Tracking error prediction informed motion control of a parallel machine tool for high-performance machining

Parallel machine tools (PMTs) are suitable for machining parts with complex surface features, owing to their advantages in providing flexible attitude adjustments and quick dynamic responses. However, due to the characteristics of the multiple-axis coupling motions and nonlinear dynamics, how to achieve high-efficiency and high-quality machining using PMTs remains a challenging issue encountered in the field. To solve this problem, in this study, the tracking error generation mechanism for PMTs is originally disclosed, which indicates that the driving limb's tracking error includes the error caused by the time-varying load, and that caused by the input signal. Accordingly, an integrated control method combining real-time dynamic feedforward and feedrate scheduling is proposed for reducing these two parts of the tracking errors.

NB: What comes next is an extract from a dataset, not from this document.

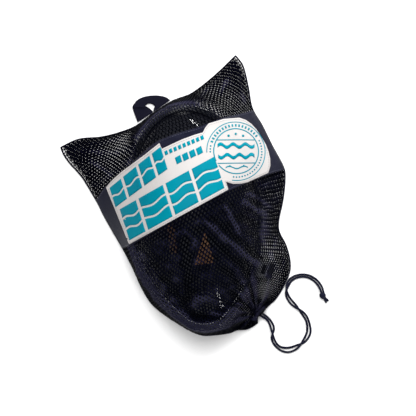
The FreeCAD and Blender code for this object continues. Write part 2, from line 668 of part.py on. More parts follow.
def make_loop():
    outline = [(-61.2, 130.4), (-63, 143), (-62, 152.5), (-57, 158.5), (-46.5, 162.5), (-32, 163), (-20, 160.5),
               (-13.5, 157), (-15.2, 153.7)]
    hole = [(-47.5, 150.5), (-41.5, 154), (-34, 153), (-31.5, 149), (-36, 145.2), (-44, 143.5)]
    curve = Part.BSplineCurve()
    curve.interpolate([V(x, y, 0.2) for x, y in outline])
    base = Part.LineSegment(V(outline[-1][0], outline[-1][1], 0.2), V(outline[0][0], outline[0][1], 0.2))
    plate = Part.Face(Part.Wire([curve.toShape(), base.toShape()])).extrude(V(0, 0, LOOP_T))
    eye = Part.BSplineCurve()
    eye.interpolate(Points=[V(x, y, -1) for x, y in hole], PeriodicFlag=True)
    plate = plate.cut(Part.Face(Part.Wire(eye.toShape())).extrude(V(0, 0, 6)))
    export("carry_loop", plate)


make_visor()
make_frame_and_bezel()
make_skirt()
make_cup()
make_inhale_valves()
make_drain_valve()
make_socket()
make_harness()
make_snorkel()
make_bag()
make_hem()
make_drawstring()
make_loop()
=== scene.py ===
"""Looks of the full-face snorkel mask in its net bag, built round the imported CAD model.

Plan places are in millimetres in the row's frame (x, y) and are turned into metres when a mesh is made.
"""
import json
import math

import bmesh
import bpy
import numpy as np
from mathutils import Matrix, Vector
from mathutils.bvhtree import BVHTree
from mathutils.geometry import delaunay_2d_cdt


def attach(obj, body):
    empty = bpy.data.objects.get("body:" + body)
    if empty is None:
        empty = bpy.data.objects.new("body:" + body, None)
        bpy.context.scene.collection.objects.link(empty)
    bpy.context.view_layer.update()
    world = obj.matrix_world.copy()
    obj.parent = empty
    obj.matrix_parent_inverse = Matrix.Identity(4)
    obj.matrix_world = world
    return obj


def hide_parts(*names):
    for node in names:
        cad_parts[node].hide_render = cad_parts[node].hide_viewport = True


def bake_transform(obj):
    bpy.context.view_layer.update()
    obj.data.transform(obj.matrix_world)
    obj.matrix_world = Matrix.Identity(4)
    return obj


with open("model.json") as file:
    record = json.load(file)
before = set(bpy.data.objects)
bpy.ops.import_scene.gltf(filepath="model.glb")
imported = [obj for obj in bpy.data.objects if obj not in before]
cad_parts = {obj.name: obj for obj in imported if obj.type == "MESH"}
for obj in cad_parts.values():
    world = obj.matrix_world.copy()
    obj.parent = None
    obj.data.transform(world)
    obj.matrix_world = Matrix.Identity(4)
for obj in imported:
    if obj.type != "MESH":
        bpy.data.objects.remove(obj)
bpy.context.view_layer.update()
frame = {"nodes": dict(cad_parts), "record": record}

MM = 0.001
nodes = frame["nodes"]
norm = np.linalg.norm
CORNERS = ("upper_left", "upper_right", "lower_left", "lower_right")  # of the harness

# ---- outline of the bag, clockwise from the left ear
SEAM = [
    (-159.5, 111), (-136, 118.5), (-108, 118), (-86, 120.5), (-62, 126.5), (-37.5, 140), (-11.5, 153),
    (14.5, 160), (46.5, 179.5), (75.5, 201.5)]
RIGHT = [
    (75.5, 201.5), (83, 188), (86.5, 162), (88.5, 133), (98.5, 109.5), (108, 83), (120, 52), (119.5, 36.5),
    (114, 12), (105.5, -13), (104.5, -28), (111, -45.5), (114, -65), (112, -80), (100.5, -100), (90, -112.5),
    (78, -121.5), (70.5, -131.5)]
LEFT = [
    (-159.5, 111), (-156.6, 101), (-150.5, 89.8), (-141.8, 78), (-135, 67), (-121, 35.8), (-113, 14),
    (-95.5, -26), (-84.5, -55), (-78, -76), (-68, -98.5), (-54.5, -114), (-28, -135.5), (-10, -146.5),
    (8, -149), (27.5, -148.5), (37, -145.7), (49.5, -146.2), (63, -140.5), (70.5, -131.5)]


def run_along(line):
    """Distance along a polyline to each of its points."""
    return np.concatenate([[0], np.cumsum(norm(np.diff(line, axis=0), axis=1))])


def read_line(line, run, wanted):
    """A polyline's columns at the wanted distances."""
    return np.stack([np.interp(wanted, run, column) for column in line.T], axis=-1)


def even(dense, count):
    """count points at equal distances along a polyline."""
    run = run_along(dense)
    return read_line(dense, run, np.linspace(0, run[-1], count))


def hermite(t, b, c, m0, m1):
    """Cubic from b to c that leaves with the slope m0 and arrives with m1."""
    return ((2 * t**3 - 3 * t**2 + 1) * b + (t**3 - 2 * t**2 + t) * m0
            + (-2 * t**3 + 3 * t**2) * c + (t**3 - t**2) * m1)


def smooth_line(points, count):
    """Even points along a smooth curve through the given points."""
    p = np.array(points, float)
    p = np.vstack([2 * p[0] - p[1], p, 2 * p[-1] - p[-2]])
    t = np.linspace(0, 1, 24, endpoint=False)[:, None]
    spans = []
    for a, b, c, d in zip(p, p[1:], p[2:], p[3:]):
        span = norm(c - b)
        m0, m1 = [m * min(1.0, span / (norm(m) + 1e-9)) for m in ((c - a) / 2, (d - b) / 2)]
        spans.append(hermite(t, b, c, m0, m1))
    return even(np.vstack(spans + [p[-2]]), count)


seam_line = smooth_line(SEAM, 160)
right_line = smooth_line(RIGHT, 260)
left_line = smooth_line(LEFT, 260)
rim_line = np.vstack([seam_line, right_line[1:], left_line[::-1][1:-1]])


def inside(points, loop):
    """Which of the points lie inside a closed loop."""
    x, y = points[:, 0][:, None], points[:, 1][:, None]
    x0, y0 = loop[:, 0][None], loop[:, 1][None]
    x1, y1 = np.roll(loop[:, 0], -1)[None], np.roll(loop[:, 1], -1)[None]
    crosses = (y0 > y) != (y1 > y)
    at = x0 + (y - y0) * (x1 - x0) / np.where(y1 == y0, 1e-9, y1 - y0)
    return np.sum(crosses & (x < at), axis=1) % 2 == 1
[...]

A stepwise identification method that can decouple the friction parameters and inertial parameters is designed for real-time dynamic feedforward control. In addition, by establishing systematic machining quality constraints related to the PMT's dynamic properties, a feedrate scheduling method for complex spline toolpaths is put forward. Finally, toolpath tracking and machining comparison experiments are conducted with a commercial ISG computer numerical control (CNC) kernel to validate the advantages of the proposed control method. The experimental results demonstrate that the proposed integrated control method can effectively improve the machining efficiency and machining quality. In summary, this study analytically formulates a tracking error prediction model for PMTs, and proposes an integrated control method for high-performance machining. The findings of this study provide a feasible way to improve the performance of PMTs, and to further promote their popularization and application in industry.